[Your objective] Restate every line of the material, word for word.

┄┄┄┄┄┄┄┄┄┄┄┄┄┄┄┄┄┄┄┄

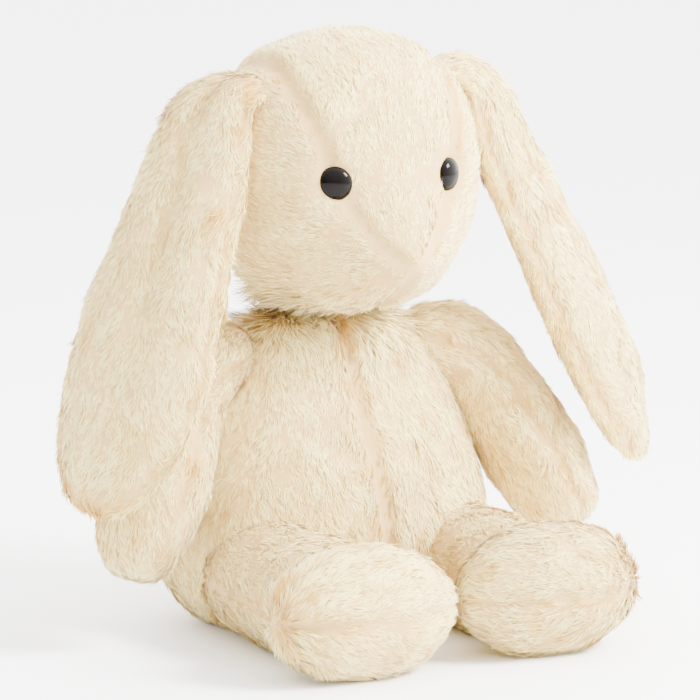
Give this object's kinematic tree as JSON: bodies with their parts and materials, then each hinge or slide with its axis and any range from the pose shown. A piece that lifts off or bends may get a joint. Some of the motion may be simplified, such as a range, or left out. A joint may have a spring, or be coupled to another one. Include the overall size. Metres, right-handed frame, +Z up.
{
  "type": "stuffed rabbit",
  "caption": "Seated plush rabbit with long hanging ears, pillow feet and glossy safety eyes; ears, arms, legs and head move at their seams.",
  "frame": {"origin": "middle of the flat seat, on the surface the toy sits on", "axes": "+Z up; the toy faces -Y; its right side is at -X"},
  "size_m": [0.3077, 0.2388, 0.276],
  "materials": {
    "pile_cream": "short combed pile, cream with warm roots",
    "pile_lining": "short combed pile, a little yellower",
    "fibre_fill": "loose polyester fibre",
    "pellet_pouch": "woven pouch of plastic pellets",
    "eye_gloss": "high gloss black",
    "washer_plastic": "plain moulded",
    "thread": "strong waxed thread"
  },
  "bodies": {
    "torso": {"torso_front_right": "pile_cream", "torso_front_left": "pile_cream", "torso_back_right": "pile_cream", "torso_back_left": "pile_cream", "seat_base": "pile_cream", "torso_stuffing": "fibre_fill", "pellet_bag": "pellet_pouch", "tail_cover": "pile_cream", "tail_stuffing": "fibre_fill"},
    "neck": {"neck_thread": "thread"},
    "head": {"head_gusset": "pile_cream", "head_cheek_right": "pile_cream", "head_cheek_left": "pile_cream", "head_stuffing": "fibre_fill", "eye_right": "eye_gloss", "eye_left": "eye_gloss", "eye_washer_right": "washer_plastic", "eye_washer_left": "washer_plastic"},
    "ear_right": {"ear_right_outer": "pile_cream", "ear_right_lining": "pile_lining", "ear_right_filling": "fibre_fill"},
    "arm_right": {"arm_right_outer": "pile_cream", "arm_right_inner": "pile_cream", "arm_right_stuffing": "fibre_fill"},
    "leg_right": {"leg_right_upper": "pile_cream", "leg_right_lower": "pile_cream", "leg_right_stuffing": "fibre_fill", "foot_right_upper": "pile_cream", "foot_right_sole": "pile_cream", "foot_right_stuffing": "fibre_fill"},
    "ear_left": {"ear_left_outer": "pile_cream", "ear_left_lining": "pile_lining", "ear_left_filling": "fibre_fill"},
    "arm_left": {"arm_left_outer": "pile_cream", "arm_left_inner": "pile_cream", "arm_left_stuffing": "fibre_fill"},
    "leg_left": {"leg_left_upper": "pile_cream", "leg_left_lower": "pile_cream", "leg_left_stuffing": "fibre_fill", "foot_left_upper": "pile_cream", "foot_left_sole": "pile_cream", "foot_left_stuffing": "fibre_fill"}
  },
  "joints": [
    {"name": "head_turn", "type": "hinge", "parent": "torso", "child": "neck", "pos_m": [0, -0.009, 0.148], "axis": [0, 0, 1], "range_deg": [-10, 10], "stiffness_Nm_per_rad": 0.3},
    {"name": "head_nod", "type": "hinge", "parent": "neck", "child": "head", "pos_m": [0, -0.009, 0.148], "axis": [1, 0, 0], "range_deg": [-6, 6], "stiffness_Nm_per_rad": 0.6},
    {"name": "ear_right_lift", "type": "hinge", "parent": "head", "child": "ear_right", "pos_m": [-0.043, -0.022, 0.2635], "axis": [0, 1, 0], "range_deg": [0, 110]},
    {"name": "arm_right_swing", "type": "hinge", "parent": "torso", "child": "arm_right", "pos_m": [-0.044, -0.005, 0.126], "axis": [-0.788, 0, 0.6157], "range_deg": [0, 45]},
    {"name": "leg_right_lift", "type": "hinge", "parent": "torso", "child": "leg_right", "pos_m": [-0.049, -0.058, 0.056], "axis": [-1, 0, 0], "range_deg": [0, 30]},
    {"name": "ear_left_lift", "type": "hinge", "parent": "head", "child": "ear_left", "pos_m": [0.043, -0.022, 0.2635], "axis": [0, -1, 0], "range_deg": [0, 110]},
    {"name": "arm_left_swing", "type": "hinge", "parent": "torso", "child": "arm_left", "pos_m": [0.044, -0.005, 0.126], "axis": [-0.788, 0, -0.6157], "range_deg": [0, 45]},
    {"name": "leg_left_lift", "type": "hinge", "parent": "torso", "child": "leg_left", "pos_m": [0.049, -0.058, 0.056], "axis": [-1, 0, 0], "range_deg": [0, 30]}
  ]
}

┄┄┄┄┄┄┄┄┄┄┄┄┄┄┄┄┄┄┄┄

[Response to this task]
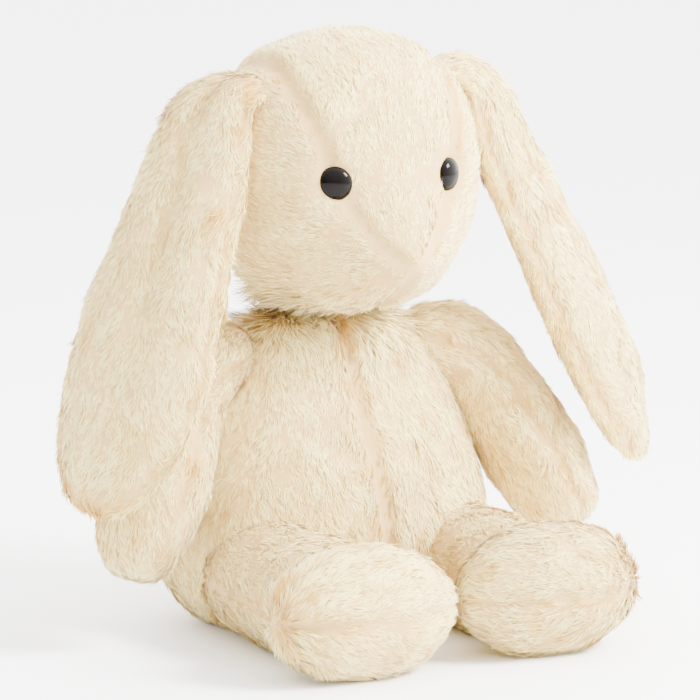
Give this object's kinematic tree as JSON: bodies with their parts and materials, then each hinge or slide with its axis and any range from the pose shown. A piece that lifts off or bends may get a joint. Some of the motion may be simplified, such as a range, or left out. A joint may have a spring, or be coupled to another one. Include the overall size. Metres, right-handed frame, +Z up.
{
  "type": "stuffed rabbit",
  "caption": "Seated plush rabbit with long hanging ears, pillow feet and glossy safety eyes; ears, arms, legs and head move at their seams.",
  "frame": {"origin": "middle of the flat seat, on the surface the toy sits on", "axes": "+Z up; the toy faces -Y; its right side is at -X"},
  "size_m": [0.3077, 0.2388, 0.276],
  "materials": {
    "pile_cream": "short combed pile, cream with warm roots",
    "pile_lining": "short combed pile, a little yellower",
    "fibre_fill": "loose polyester fibre",
    "pellet_pouch": "woven pouch of plastic pellets",
    "eye_gloss": "high gloss black",
    "washer_plastic": "plain moulded",
    "thread": "strong waxed thread"
  },
  "bodies": {
    "torso": {"torso_front_right": "pile_cream", "torso_front_left": "pile_cream", "torso_back_right": "pile_cream", "torso_back_left": "pile_cream", "seat_base": "pile_cream", "torso_stuffing": "fibre_fill", "pellet_bag": "pellet_pouch", "tail_cover": "pile_cream", "tail_stuffing": "fibre_fill"},
    "neck": {"neck_thread": "thread"},
    "head": {"head_gusset": "pile_cream", "head_cheek_right": "pile_cream", "head_cheek_left": "pile_cream", "head_stuffing": "fibre_fill", "eye_right": "eye_gloss", "eye_left": "eye_gloss", "eye_washer_right": "washer_plastic", "eye_washer_left": "washer_plastic"},
    "ear_right": {"ear_right_outer": "pile_cream", "ear_right_lining": "pile_lining", "ear_right_filling": "fibre_fill"},
    "arm_right": {"arm_right_outer": "pile_cream", "arm_right_inner": "pile_cream", "arm_right_stuffing": "fibre_fill"},
    "leg_right": {"leg_right_upper": "pile_cream", "leg_right_lower": "pile_cream", "leg_right_stuffing": "fibre_fill", "foot_right_upper": "pile_cream", "foot_right_sole": "pile_cream", "foot_right_stuffing": "fibre_fill"},
    "ear_left": {"ear_left_outer": "pile_cream", "ear_left_lining": "pile_lining", "ear_left_filling": "fibre_fill"},
    "arm_left": {"arm_left_outer": "pile_cream", "arm_left_inner": "pile_cream", "arm_left_stuffing": "fibre_fill"},
    "leg_left": {"leg_left_upper": "pile_cream", "leg_left_lower": "pile_cream", "leg_left_stuffing": "fibre_fill", "foot_left_upper": "pile_cream", "foot_left_sole": "pile_cream", "foot_left_stuffing": "fibre_fill"}
  },
  "joints": [
    {"name": "head_turn", "type": "hinge", "parent": "torso", "child": "neck", "pos_m": [0, -0.009, 0.148], "axis": [0, 0, 1], "range_deg": [-10, 10], "stiffness_Nm_per_rad": 0.3},
    {"name": "head_nod", "type": "hinge", "parent": "neck", "child": "head", "pos_m": [0, -0.009, 0.148], "axis": [1, 0, 0], "range_deg": [-6, 6], "stiffness_Nm_per_rad": 0.6},
    {"name": "ear_right_lift", "type": "hinge", "parent": "head", "child": "ear_right", "pos_m": [-0.043, -0.022, 0.2635], "axis": [0, 1, 0], "range_deg": [0, 110]},
    {"name": "arm_right_swing", "type": "hinge", "parent": "torso", "child": "arm_right", "pos_m": [-0.044, -0.005, 0.126], "axis": [-0.788, 0, 0.6157], "range_deg": [0, 45]},
    {"name": "leg_right_lift", "type": "hinge", "parent": "torso", "child": "leg_right", "pos_m": [-0.049, -0.058, 0.056], "axis": [-1, 0, 0], "range_deg": [0, 30]},
    {"name": "ear_left_lift", "type": "hinge", "parent": "head", "child": "ear_left", "pos_m": [0.043, -0.022, 0.2635], "axis": [0, -1, 0], "range_deg": [0, 110]},
    {"name": "arm_left_swing", "type": "hinge", "parent": "torso", "child": "arm_left", "pos_m": [0.044, -0.005, 0.126], "axis": [-0.788, 0, -0.6157], "range_deg": [0, 45]},
    {"name": "leg_left_lift", "type": "hinge", "parent": "torso", "child": "leg_left", "pos_m": [0.049, -0.058, 0.056], "axis": [-1, 0, 0], "range_deg": [0, 30]}
  ]
}